Task statement.
Reproduce the complete listing without any deviation.
________________________________________
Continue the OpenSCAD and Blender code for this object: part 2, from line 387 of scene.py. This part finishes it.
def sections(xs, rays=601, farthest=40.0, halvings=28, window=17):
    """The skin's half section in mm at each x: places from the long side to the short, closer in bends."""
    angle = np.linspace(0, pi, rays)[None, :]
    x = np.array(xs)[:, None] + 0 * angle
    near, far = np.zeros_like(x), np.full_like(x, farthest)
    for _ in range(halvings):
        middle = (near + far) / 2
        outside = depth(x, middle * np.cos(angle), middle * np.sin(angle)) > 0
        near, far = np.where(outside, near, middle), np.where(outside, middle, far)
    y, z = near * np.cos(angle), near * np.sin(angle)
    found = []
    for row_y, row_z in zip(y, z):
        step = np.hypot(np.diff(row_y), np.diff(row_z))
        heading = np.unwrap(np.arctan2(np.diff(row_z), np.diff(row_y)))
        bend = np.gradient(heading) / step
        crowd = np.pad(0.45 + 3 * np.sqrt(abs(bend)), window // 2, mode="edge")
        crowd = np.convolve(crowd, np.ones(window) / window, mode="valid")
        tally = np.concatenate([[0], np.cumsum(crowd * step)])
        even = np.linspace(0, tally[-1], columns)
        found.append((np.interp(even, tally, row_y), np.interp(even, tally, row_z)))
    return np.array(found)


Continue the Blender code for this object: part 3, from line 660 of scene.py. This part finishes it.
________________________________________
Reply to the exercise.
Continue the OpenSCAD and Blender code for this object: part 2, from line 387 of scene.py. This part finishes it.
def sections(xs, rays=601, farthest=40.0, halvings=28, window=17):
    """The skin's half section in mm at each x: places from the long side to the short, closer in bends."""
    angle = np.linspace(0, pi, rays)[None, :]
    x = np.array(xs)[:, None] + 0 * angle
    near, far = np.zeros_like(x), np.full_like(x, farthest)
    for _ in range(halvings):
        middle = (near + far) / 2
        outside = depth(x, middle * np.cos(angle), middle * np.sin(angle)) > 0
        near, far = np.where(outside, near, middle), np.where(outside, middle, far)
    y, z = near * np.cos(angle), near * np.sin(angle)
    found = []
    for row_y, row_z in zip(y, z):
        step = np.hypot(np.diff(row_y), np.diff(row_z))
        heading = np.unwrap(np.arctan2(np.diff(row_z), np.diff(row_y)))
        bend = np.gradient(heading) / step
        crowd = np.pad(0.45 + 3 * np.sqrt(abs(bend)), window // 2, mode="edge")
        crowd = np.convolve(crowd, np.ones(window) / window, mode="valid")
        tally = np.concatenate([[0], np.cumsum(crowd * step)])
        even = np.linspace(0, tally[-1], columns)
        found.append((np.interp(even, tally, row_y), np.interp(even, tally, row_z)))
    return np.array(found)


Continue the Blender code for this object: part 3, from line 660 of scene.py. This part finishes it.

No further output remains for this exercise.